═══ Material
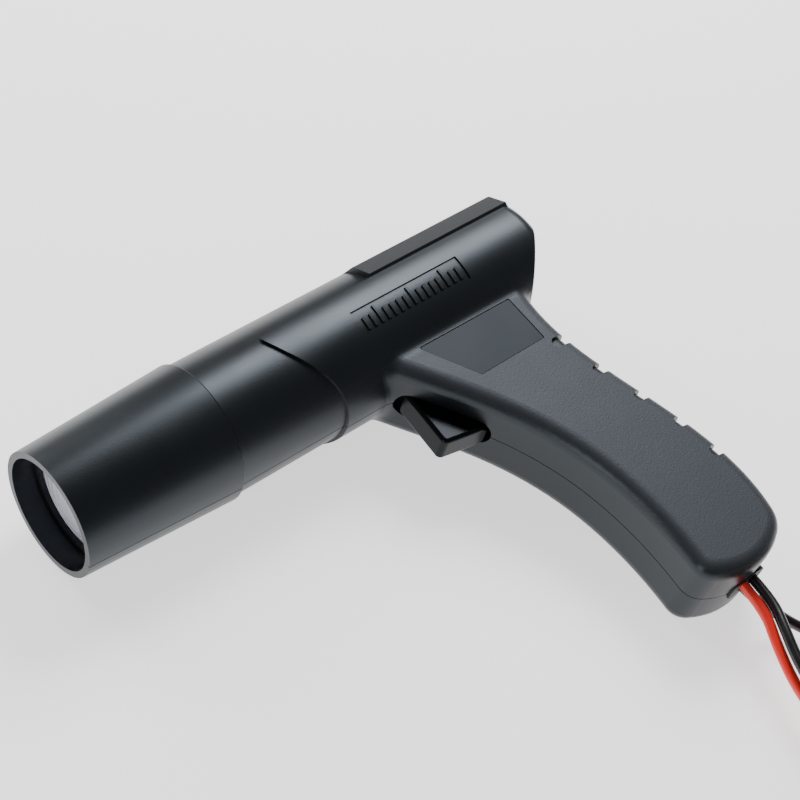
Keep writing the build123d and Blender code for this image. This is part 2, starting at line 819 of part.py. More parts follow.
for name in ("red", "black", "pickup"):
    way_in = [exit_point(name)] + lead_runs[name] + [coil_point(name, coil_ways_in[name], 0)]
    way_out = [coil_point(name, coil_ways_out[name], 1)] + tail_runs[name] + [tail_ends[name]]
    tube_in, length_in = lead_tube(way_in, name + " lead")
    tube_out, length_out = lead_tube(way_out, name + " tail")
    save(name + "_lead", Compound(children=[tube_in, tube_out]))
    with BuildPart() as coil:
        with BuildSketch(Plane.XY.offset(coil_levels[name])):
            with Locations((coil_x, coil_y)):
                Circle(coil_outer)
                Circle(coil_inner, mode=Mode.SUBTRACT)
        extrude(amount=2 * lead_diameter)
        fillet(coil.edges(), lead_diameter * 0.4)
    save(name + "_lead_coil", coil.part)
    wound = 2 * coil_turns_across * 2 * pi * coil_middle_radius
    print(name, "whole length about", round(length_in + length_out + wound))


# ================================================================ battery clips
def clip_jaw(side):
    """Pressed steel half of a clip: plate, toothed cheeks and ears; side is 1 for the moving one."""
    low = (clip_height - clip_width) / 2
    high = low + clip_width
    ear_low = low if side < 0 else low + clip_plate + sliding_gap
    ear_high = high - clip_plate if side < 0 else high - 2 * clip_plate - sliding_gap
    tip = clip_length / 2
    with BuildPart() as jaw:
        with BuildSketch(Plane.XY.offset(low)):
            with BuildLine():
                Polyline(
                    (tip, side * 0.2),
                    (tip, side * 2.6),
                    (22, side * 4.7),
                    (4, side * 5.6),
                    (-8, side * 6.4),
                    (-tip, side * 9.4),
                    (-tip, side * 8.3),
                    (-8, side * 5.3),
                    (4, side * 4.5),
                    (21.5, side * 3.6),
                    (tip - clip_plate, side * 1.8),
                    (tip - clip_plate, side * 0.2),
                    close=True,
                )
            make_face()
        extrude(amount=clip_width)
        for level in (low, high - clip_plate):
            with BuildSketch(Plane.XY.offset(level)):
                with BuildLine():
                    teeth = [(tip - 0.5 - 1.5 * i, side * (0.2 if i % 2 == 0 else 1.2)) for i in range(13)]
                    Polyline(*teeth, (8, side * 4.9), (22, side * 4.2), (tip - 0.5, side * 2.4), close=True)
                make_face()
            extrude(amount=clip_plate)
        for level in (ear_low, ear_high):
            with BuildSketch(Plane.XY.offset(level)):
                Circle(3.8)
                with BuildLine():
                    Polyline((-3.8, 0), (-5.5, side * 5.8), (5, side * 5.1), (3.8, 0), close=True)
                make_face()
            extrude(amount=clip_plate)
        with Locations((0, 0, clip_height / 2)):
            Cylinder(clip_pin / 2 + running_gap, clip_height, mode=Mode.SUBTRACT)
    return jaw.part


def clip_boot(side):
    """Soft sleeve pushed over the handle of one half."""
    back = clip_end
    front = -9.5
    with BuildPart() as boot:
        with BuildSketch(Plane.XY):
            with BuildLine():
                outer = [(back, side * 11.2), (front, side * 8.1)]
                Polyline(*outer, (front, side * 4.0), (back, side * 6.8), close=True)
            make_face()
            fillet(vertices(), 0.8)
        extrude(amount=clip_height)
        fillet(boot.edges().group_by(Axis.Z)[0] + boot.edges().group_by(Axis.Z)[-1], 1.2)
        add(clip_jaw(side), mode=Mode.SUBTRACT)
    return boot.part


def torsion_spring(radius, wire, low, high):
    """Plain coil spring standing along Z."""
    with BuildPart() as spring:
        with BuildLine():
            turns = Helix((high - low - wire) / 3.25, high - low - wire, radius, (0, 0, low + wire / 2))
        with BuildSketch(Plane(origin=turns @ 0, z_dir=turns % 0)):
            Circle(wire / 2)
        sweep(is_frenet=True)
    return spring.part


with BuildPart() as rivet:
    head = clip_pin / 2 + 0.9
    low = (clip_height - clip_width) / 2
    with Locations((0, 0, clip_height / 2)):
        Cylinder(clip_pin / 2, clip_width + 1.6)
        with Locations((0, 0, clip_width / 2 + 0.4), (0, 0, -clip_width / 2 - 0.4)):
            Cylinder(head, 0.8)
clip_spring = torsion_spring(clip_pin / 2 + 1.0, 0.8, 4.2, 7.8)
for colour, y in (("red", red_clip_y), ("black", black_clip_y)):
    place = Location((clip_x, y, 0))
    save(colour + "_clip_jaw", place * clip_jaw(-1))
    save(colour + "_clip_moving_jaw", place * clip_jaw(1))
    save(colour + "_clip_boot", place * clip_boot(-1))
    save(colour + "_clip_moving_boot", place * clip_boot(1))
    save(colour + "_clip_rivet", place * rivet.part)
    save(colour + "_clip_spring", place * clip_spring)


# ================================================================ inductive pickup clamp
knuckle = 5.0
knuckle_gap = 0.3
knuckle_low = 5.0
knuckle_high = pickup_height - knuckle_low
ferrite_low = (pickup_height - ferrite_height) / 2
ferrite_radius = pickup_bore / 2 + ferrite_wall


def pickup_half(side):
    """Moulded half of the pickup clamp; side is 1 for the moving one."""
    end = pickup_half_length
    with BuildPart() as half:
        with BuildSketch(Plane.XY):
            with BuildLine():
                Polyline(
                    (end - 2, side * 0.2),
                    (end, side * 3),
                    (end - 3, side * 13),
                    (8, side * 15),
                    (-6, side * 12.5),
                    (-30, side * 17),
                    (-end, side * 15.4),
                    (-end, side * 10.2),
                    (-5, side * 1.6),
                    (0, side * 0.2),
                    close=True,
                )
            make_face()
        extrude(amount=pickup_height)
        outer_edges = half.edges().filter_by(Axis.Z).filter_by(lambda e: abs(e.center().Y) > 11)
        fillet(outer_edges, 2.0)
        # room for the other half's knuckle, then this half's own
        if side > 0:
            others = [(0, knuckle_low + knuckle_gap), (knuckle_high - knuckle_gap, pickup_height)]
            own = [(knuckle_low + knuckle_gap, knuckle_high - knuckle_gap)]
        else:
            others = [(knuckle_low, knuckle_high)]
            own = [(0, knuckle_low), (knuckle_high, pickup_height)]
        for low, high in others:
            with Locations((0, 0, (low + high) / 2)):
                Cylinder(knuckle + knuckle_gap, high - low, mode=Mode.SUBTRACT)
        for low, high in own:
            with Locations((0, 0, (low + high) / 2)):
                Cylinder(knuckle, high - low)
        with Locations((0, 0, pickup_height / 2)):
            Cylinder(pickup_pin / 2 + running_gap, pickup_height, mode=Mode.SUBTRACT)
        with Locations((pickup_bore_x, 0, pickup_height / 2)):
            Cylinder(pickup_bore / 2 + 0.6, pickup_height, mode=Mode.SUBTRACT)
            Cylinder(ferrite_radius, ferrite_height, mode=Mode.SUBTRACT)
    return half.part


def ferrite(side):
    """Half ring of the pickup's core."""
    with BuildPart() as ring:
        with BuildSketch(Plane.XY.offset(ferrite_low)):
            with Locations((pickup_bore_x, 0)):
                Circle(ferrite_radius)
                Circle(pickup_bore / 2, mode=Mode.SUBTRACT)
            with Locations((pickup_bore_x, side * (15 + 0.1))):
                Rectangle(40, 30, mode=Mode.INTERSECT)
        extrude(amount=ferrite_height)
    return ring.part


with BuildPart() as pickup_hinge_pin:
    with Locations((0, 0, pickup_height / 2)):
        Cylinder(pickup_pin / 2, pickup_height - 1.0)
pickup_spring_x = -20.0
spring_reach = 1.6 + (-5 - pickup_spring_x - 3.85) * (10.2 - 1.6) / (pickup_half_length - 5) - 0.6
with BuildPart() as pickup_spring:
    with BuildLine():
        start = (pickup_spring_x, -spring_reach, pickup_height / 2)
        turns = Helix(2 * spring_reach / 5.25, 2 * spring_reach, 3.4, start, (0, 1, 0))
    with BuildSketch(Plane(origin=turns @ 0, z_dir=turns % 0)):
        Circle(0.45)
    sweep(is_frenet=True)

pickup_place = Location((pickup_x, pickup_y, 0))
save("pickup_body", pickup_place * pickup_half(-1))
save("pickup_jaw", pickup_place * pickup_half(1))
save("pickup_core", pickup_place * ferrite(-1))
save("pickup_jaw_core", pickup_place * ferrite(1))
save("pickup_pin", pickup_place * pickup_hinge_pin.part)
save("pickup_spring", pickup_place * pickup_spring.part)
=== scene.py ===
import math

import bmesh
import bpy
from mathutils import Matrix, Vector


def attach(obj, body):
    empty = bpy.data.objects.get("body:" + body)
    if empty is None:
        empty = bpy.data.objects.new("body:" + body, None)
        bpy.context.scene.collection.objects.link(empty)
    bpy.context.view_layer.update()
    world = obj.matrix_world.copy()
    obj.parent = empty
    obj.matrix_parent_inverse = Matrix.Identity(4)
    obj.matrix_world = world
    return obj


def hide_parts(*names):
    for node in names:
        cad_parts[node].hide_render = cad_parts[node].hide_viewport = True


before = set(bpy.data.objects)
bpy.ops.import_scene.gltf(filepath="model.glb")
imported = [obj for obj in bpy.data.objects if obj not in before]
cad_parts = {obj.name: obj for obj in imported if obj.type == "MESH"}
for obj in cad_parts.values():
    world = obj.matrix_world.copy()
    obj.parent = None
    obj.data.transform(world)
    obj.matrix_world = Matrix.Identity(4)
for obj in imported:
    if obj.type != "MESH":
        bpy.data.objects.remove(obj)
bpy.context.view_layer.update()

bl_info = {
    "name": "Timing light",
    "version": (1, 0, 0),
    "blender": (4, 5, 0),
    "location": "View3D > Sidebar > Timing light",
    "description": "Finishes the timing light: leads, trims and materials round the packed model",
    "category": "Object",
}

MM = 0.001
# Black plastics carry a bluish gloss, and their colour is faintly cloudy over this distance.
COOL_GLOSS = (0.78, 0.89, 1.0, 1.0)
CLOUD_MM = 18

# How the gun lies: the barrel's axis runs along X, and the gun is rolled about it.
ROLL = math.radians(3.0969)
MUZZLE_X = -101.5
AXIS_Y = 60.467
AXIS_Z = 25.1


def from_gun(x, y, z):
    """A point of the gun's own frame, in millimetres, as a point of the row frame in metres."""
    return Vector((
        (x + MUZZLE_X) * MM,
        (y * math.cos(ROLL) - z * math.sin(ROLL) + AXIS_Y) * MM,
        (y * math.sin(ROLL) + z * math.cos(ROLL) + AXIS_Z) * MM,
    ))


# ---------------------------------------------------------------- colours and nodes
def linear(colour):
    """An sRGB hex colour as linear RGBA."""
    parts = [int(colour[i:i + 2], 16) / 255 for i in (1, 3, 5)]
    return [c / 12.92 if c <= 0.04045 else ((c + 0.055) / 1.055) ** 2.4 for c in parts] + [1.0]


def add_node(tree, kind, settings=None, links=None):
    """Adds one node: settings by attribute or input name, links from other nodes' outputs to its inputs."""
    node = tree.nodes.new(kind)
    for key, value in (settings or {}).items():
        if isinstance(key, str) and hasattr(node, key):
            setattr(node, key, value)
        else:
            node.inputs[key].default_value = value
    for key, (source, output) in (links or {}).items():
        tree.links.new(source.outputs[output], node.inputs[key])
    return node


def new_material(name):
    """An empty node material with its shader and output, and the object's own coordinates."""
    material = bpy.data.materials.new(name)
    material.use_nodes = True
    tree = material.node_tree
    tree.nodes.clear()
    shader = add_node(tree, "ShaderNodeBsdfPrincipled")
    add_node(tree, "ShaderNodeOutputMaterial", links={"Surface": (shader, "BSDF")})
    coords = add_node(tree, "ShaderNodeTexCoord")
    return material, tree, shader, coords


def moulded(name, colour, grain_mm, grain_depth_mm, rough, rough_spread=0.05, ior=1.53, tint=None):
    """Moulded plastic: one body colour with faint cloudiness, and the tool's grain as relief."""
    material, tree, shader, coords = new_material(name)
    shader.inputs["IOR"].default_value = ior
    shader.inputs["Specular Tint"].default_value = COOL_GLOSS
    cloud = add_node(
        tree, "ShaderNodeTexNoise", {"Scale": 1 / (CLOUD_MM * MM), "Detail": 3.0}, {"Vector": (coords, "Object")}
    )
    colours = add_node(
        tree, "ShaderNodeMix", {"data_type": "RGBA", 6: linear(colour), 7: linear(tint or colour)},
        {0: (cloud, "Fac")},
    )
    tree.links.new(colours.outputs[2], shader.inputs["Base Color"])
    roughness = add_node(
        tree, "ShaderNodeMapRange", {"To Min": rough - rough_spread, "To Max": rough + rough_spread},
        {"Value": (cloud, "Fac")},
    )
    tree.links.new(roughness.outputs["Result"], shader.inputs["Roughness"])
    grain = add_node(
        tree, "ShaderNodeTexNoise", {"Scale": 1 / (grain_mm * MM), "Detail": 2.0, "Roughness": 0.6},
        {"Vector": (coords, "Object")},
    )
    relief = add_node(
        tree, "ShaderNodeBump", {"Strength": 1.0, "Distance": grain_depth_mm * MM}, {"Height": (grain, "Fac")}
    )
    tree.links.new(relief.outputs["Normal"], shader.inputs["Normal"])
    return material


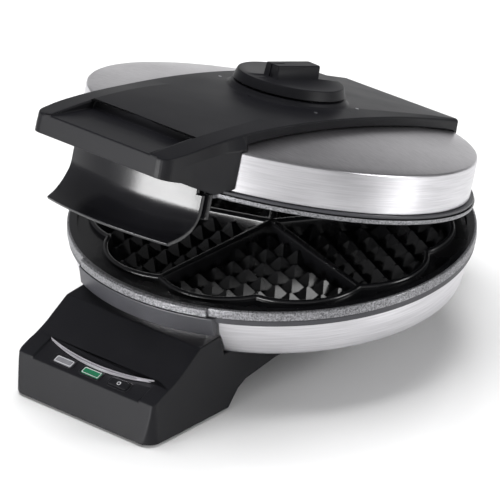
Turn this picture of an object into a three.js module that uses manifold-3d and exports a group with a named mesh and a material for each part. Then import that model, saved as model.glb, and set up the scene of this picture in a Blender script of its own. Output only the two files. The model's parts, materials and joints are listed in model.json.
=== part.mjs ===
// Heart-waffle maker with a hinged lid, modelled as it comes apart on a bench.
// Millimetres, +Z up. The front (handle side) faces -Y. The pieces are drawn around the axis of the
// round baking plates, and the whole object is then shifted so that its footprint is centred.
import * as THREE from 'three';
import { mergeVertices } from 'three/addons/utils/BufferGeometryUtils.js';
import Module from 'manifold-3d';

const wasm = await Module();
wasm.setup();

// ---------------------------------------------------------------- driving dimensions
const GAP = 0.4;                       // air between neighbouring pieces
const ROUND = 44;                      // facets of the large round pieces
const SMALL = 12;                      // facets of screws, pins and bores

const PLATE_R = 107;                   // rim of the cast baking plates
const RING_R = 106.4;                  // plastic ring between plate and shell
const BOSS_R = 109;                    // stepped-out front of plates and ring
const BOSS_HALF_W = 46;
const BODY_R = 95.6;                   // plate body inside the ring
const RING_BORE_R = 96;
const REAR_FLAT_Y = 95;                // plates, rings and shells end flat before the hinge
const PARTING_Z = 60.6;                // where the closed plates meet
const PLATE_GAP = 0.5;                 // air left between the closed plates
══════
Only the lines running from the line with "pickup_place = Location((pickup_x, pickup_y, 0))" through the line with "obj.matrix_world = world" should be repeated, exactly and with both ends kept.

pickup_place = Location((pickup_x, pickup_y, 0))
save("pickup_body", pickup_place * pickup_half(-1))
save("pickup_jaw", pickup_place * pickup_half(1))
save("pickup_core", pickup_place * ferrite(-1))
save("pickup_jaw_core", pickup_place * ferrite(1))
save("pickup_pin", pickup_place * pickup_hinge_pin.part)
save("pickup_spring", pickup_place * pickup_spring.part)
=== scene.py ===
import math

import bmesh
import bpy
from mathutils import Matrix, Vector


def attach(obj, body):
    empty = bpy.data.objects.get("body:" + body)
    if empty is None:
        empty = bpy.data.objects.new("body:" + body, None)
        bpy.context.scene.collection.objects.link(empty)
    bpy.context.view_layer.update()
    world = obj.matrix_world.copy()
    obj.parent = empty
    obj.matrix_parent_inverse = Matrix.Identity(4)
    obj.matrix_world = world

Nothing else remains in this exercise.